It's a wonder that some foodservice operators don't just bolt in a set of revolving doors at every entrance or exit for all the employees they lose each year. High turnover is a costly reality of doing business. So, when someone, or a team of someones, nail down a solution, it's worth trumpeting.
The food and nutrition department of the Intermountain Health Care System's Urban Central Region in the Salt Lake Valley area of Utah no longer greases its revolving doors. Increasingly its employees choose to stay for long periods of time, and not because the department lessened its employees' workloads, gave them more vacation time or started throwing better employee holiday bashes.
Rather, the department is reaping the benefits of a fairly new, home-grown system that demands a greater degree of employee accountability and more clearly defines the rules of employment, some of which are more strict than before, while offering the staff more support and more opportunities to grow professionally and take on added responsibilities. A new approach to screening and interviewing potential new hires has also done its part to preemptively bring down the turnover rate.
Turnover turnaround: As recently as 2003, the turnover rate for first-year foodservice employees in IHC's Urban Central Region, was 103%, reports Pat Scott, director of food and nutrition services overseeing cafeterias and patient feeding in three hospitals (Cottonwood, LDS and Alta View Hospitals.) That revolving door has slowed considerably; turnover was 23.6% for the first six months of 2005 thanks to her team's Scheduling, Orientation, Application/Interviewing and Professional Development
(SOAP) program. Each term refers to a set of processes directly relating to employee recruitment and retention.
SOAP (an acronym that includes all four processes though not necessarily in the order that employees encounter them) was the end result of months of brainstorming done by several teams of foodservice workers from all the region's facilities.
When Jimae Kenney, foodservice manager at Cottonwood Hospital in Murray, UT, and an enthusiastic spokesperson for the program, describes SOAP, she begins with the logical starting point, the application and interviewing processes."The aim was to standardize the process," she says.
All together now: One major change was the establishment of a group interview for applicants. "We have several people on both sides of the table," she says. "We have a team of interviewers as well as all of the applicants coming into the process together."
Applicants who make it through the system's human resource department screening are invited to interview en masse, and are asked a set of questions that are meant to encourage potential hires to reveal more about themselves than simply where they last worked. "We'll ask questions like 'What did you learn from your last work experience?' They have to expound and not give just a simple 'yes' or 'no'‚" says Kenney.
Once the department decides to hire an applicant, he or she must still pass all pre-employment background checks and drug screening before attending the system's mandatory orientation process. The department now avoids having to fire just-hired people who fail the screening after having been entered on the payroll or beginning orientation.
Internal opportunities: It also tweaked its own interdepartmental orientation process. Under the new system, existing employees may apply to be a trainer for new staff, and if accepted, they receive a 5% deferential for the shifts during which they train someone. "Not everybody can do this, only a few," says Kenney. "They were honored to be given the responsibility and took it seriously."

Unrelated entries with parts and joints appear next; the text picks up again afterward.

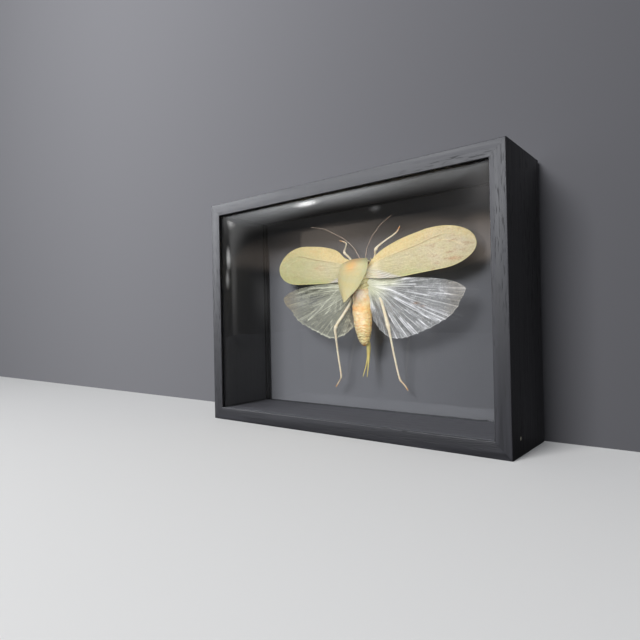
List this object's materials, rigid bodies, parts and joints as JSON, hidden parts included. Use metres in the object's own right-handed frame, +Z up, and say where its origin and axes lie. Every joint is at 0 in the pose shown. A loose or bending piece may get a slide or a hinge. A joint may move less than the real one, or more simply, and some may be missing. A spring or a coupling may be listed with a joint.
{
  "type": "winged insect in a glazed box frame",
  "caption": "Spread winged insect held between a domed front pane and a flat back pane in a deep black wooden box frame.",
  "frame": {"origin": "centre of the bottom rail's lower face, at the mount base", "axes": "+X to the right along the front, +Y from the front face to the back, +Z up"},
  "size_m": [0.25, 0.0614, 0.18],
  "materials": {
    "frame_wood": "black-stained wood, satin, faint grain along each rail",
    "nail": "dull brass",
    "front_pane": "clear, polished, shallow dome",
    "back_pane": "clear, polished, flat",
    "thorax": "dry olive shell",
    "abdomen": "dry, satin, ringed",
    "head": "dry, satin",
    "hood": "dry, satin, fine-pored",
    "forewing": "dry leaf-like, fine veins",
    "hindwing": "thin pleated film with white veins",
    "leg": "ivory, brown at the feet",
    "antenna": "thin brown hair",
    "ovipositor": "yellow-green, satin",
    "glue": "clear dried glue"
  },
  "bodies": {
    "root": {"rail_bottom": "frame_wood", "rail_top": "frame_wood", "rail_left": "frame_wood", "rail_right": "frame_wood", "corner_nail": "nail", "front_pane": "front_pane", "back_pane": "back_pane", "thorax": "thorax", "abdomen": "abdomen", "head": "head", "hood": "hood", "forewing_left": "forewing", "forewing_right": "forewing", "hindwing_left": "hindwing", "hindwing_right": "hindwing", "front_leg_left": "leg", "front_leg_right": "leg", "middle_leg_left": "leg", "middle_leg_right": "leg", "rear_leg_left": "leg", "rear_leg_right": "leg", "antenna_left": "antenna", "antenna_right": "antenna", "ovipositor": "ovipositor", "glue_dab": "glue"}
  },
  "joints": []
}
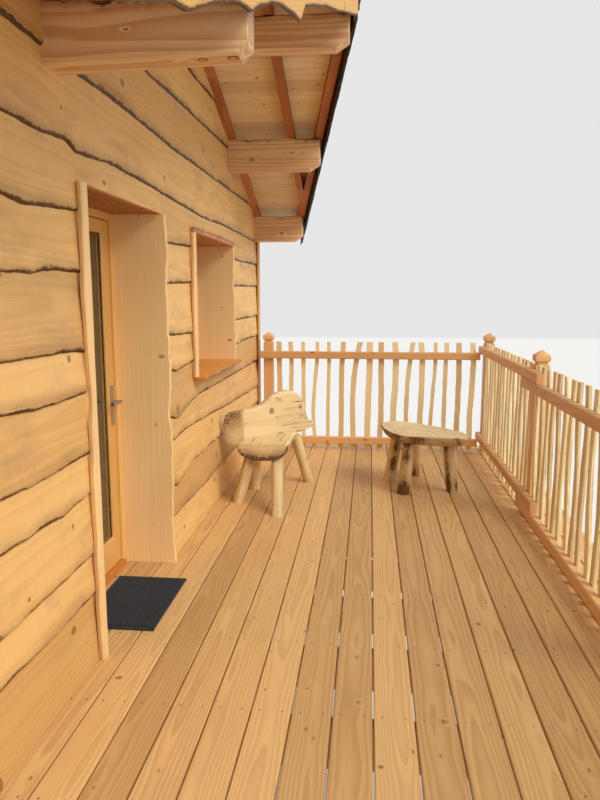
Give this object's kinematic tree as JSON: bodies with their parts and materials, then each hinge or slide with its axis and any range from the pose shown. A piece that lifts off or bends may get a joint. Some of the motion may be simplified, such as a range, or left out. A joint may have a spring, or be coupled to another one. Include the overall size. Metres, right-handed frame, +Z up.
{
  "type": "tree house",
  "caption": "Timber tree house on round stilts: a gabled cabin with live-edge boards, a glazed entrance door and a covered deck with a wavy picket railing, bench and table.",
  "frame": {"origin": "centre of the foot of the stilt under the middle of the front gable wall, at ground level", "axes": "+Z up, +X out of the front gable over the deck, +Y along the front gable to the far railing"},
  "size_m": [9.0075, 7.5218, 5.701],
  "materials": {
    "round_timber": "peeled round timber, weathered",
    "sawn_timber": "rough sawn softwood",
    "deck_timber": "planed deck boards, oiled",
    "cladding_timber": "waney-edged softwood boards",
    "purlin_timber": "planed softwood with bark on the top edge",
    "rafter_timber": "stained softwood",
    "soffit_timber": "tongued and grooved spruce",
    "bark_timber": "rough boards with bark",
    "joinery_timber": "clear-finished joinery",
    "railing_timber": "planed larch, oiled",
    "picket_timber": "split and peeled pickets",
    "log_timber": "peeled logs with checks",
    "roof_felt": "mineral-faced roofing",
    "roof_metal": "folded dark sheet",
    "glazing": "clear double glazing",
    "door_metal": "satin steel",
    "mat_textile": "ribbed textile on rubber"
  },
  "bodies": {
    "root": {"stilts": "round_timber", "bearers": "sawn_timber", "deck_joists": "sawn_timber", "deck_floor": "deck_timber", "rim_boards": "sawn_timber", "cabin_floor": "sawn_timber", "front_wall_piers": "cladding_timber", "front_wall_panels": "cladding_timber", "back_wall_piers": "cladding_timber", "back_wall_panels": "cladding_timber", "far_wall_piers": "cladding_timber", "far_wall_panels": "cladding_timber", "near_wall_piers": "cladding_timber", "near_wall_panels": "cladding_timber", "ridge_purlin": "purlin_timber", "far_purlin": "purlin_timber", "near_purlin": "purlin_timber", "far_eave_purlin": "purlin_timber", "near_eave_purlin": "purlin_timber", "rafters": "rafter_timber", "verge_rafters": "rafter_timber", "far_roof_boards": "soffit_timber", "near_roof_boards": "soffit_timber", "far_covering": "roof_felt", "near_covering": "roof_felt", "ridge_cap": "roof_metal", "barge_boards": "bark_timber", "door_lining": "cladding_timber", "door_frame": "joinery_timber", "door_sill": "joinery_timber", "frame_hinges": "door_metal", "window_linings": "cladding_timber", "window_sills": "cladding_timber", "window_frames": "joinery_timber", "window_glass": "glazing", "railing_posts": "railing_timber", "far_railing": "picket_timber", "outer_railing_far": "picket_timber", "outer_railing_middle": "picket_timber", "outer_railing_near": "picket_timber", "gate_railing": "picket_timber", "side_railing": "picket_timber", "bench_seat": "log_timber", "bench_back": "log_timber", "bench_legs": "log_timber", "table_top": "log_timber", "table_legs": "log_timber", "door_mat": "mat_textile"},
    "door": {"door_leaf": "joinery_timber", "door_glass": "glazing", "door_handles": "door_metal", "door_hinges": "door_metal"}
  },
  "joints": [
    {"name": "door_hinge", "type": "hinge", "parent": "root", "child": "door", "pos_m": [-0.31, -1.6225, 0], "axis": [0, 0, 1], "range_deg": [0, 100]}
  ]
}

In the area of scheduling, much of the department's focus was on standardizing divergent practices in the region's facilities. This included setting unwavering policies that managers can follow, making clear the rules and consequences for not following them. How and to what degree an employee is held accountable for his or her actions no longer rides on the temperament or management style of individual supervisors.
"We have a definite policy for both attendance and arriving to work in a timely manner, and those policies are specific and measurable in numbers," Kenney asserts. "I can tell you, we have terminated people for attendance and punctuality issues, and they have been good employees, but we just had to be strong about it. We had to say, 'How can you be a good employee, if you can't get here on time?'."
Holding employees accountable to hard and fast rules such as strict limits on sick days and absenteeism, perhaps counter-intuitively, is a morale booster for many employees, particularly long-term employees. "They are so happy that we are holding people accountable for attendance and punctuality," says Kenney.
Recognizing the talent: IHC's Urban Central Region continues to hone the professional development arm of the SOAP program. Kenney says showing appreciation for employees is key. The spotlight board, for example, recognizes new hires and introduces them to the department. Similar boards honoring long-term employees are posted in the retail areas of the hospitals, allowing customers and other staff members to get to know them.
Other initiatives in this arena include an informal mentoring program in which experienced employees help newer ones through adjustment periods and a certified dietary manager course beginning next year for supervisors who don't have formal training.
The result of all these initiatives and others within the SOAP program is measurable in more than just in the lower turnover rate itself, but in the dollar savings realized by having to hire fewer people each year. IHC estimates a savings of $137,000 for 2004. The natural correlation between low turnover and increased employee satisfaction is also evident, employee satisfaction is up 12.5%.
For these efforts, IHC won a Spotlight on Innovation Award from the National Society for Healthcare Foodservice Management this year.